Students also won numerous individual awards and recognitions. Daniel Yang, senior and Honors team member, received silver in the Mathematics and Social Science categories, and Amy Kim, senior and Scholastic team member, received gold in the Interview category. Hana Chaudhry, senior and Honors team member, received gold in the Literature and Interview categories, silver in the Art and Science categories, and bronze in the Music category; overall, she ranked 5th individually in the State, setting a new school record.
“Finding the intrinsic motivation to study is probably one of the hardest things,” Yang said. “It’s seven different tests over the course of one day and nearly 700 pages of material to learn and memorize. It can be difficult to find that motivation and desire to study even when you could be playing games or sleeping or doing other school things. It’s a very exhausting and mind numbing activity, but when I do it with my teammates and friends it’s a lot of fun.”
Over the summer, Miller and fellow team coach Samiha Rahman set up reading calendars for students to help aid their studying, and the class had weekly meetings over Zoom. The class continues studying and practicing together throughout the fall, attending several scrimmages and invitational competitions, until they officially pick the nine team members at the end of the semester to compete in the Regionals competition and beyond.
“Just even making the team is pretty hard,” Asmit Chakraborty, junior and Honors team member, said. “The amount of studying you have to do is something I didn’t expect at all when I first joined the class sophomore year, but it has a good payoff.”
The Regionals competition in January serves as the qualifier for the State competition in late February. This year, teams faced the added stress of having to do all of their tests online, plagued by technology issues that spanned the entire state.
“Regionals ended up crashing, not just for us but for a lot of the regions throughout Texas,” Chaudhry said. “We used ZipGrade for competitions throughout the whole year, but it could not handle the influx of thousands of students coming on to take tests at the same time. Schools weren’t able to open tests or had to log in late for no fault of their own; it was just that the system we were using didn’t accommodate everyone.”
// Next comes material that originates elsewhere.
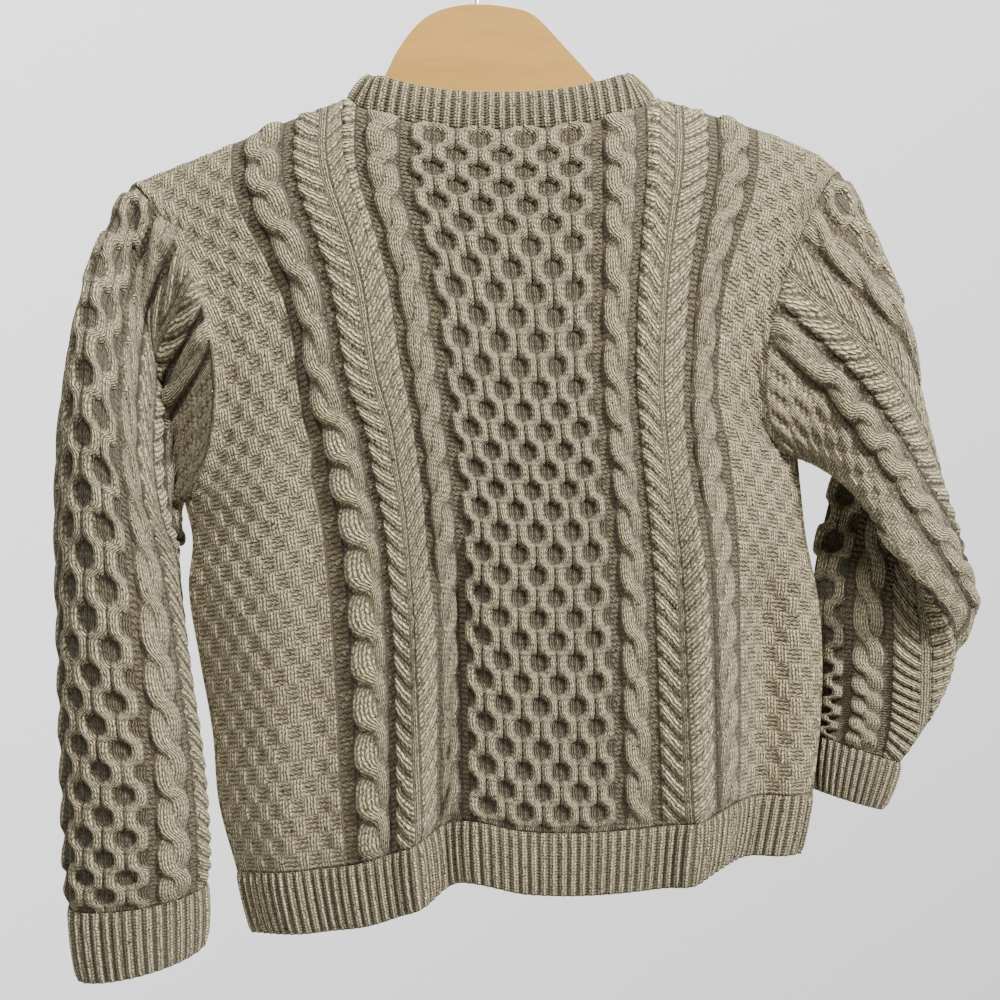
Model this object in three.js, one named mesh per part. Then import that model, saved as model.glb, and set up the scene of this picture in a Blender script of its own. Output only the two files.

Despite the host of technology problems at Regionals, the team won many individual distinctions there as well. Chaudhry won gold in Art, Literature, Science, and Interview, silver in Economics, and bronze in Music and Social Science; Yang won gold in Social Science and Speech, silver in Math, and bronze in Economics. Kim won gold in Interview and bronze in Speech, senior and Scholastic team member Stephanie Na won bronze in Interview, and senior and Varsity team member Julie Rojas won bronze in Speech. With their official season concluded, the team now plans to turn its focus to Academic UIL, where many of its students also compete, as well as planning and organizing for next year’s competition.
“Anytime I refer to AcaDec a lot of people just hear ‘Oh, this is just a club where you go and take tests,’” Chakraborty said. “On the surface it really does seem like that, but I can almost guarantee anyone who does AcaDec and is in the class will find some enjoyment. You sit down, do stuff at your own pace, and you have all your friends next to you. When test day comes, you sit down and take the test, but it’s not like you’re constantly taking tests over and over again.”
The team is hopeful that next year, more traditional in-person classes and competitions will resume. Chaudhry stressed the difficulty of this year, saying the team’s class periods and after school study sessions served not only as chances to further prepare and study, but to bring the whole team closer together.
“Building friendships makes the process a lot easier,” Chaudhry said. “When I joined the team, there were a lot of people who helped support me; they respected my hard work and I respected them as well, and it helped to dispel a lot of insecurities I had. As a senior, not being able to do that and help the sophomores and juniors as much as I would have liked to was upsetting. A lot of AcaDec is based on team bonding.”
While the team this year lost many of its group activities, from studying to partying and snacking, Chaudhry said she is still proud and pleased with what the team has accomplished.
“I’m especially grateful to all these teachers who have helped guide me throughout this whole time,” Chaudhry said. “I became more confident and a lot happier with the team. I have so much love in my heart for all the teachers and all the students. It was so comforting to be assured that every time I walked into that room, I would walk out with a smile on my face.”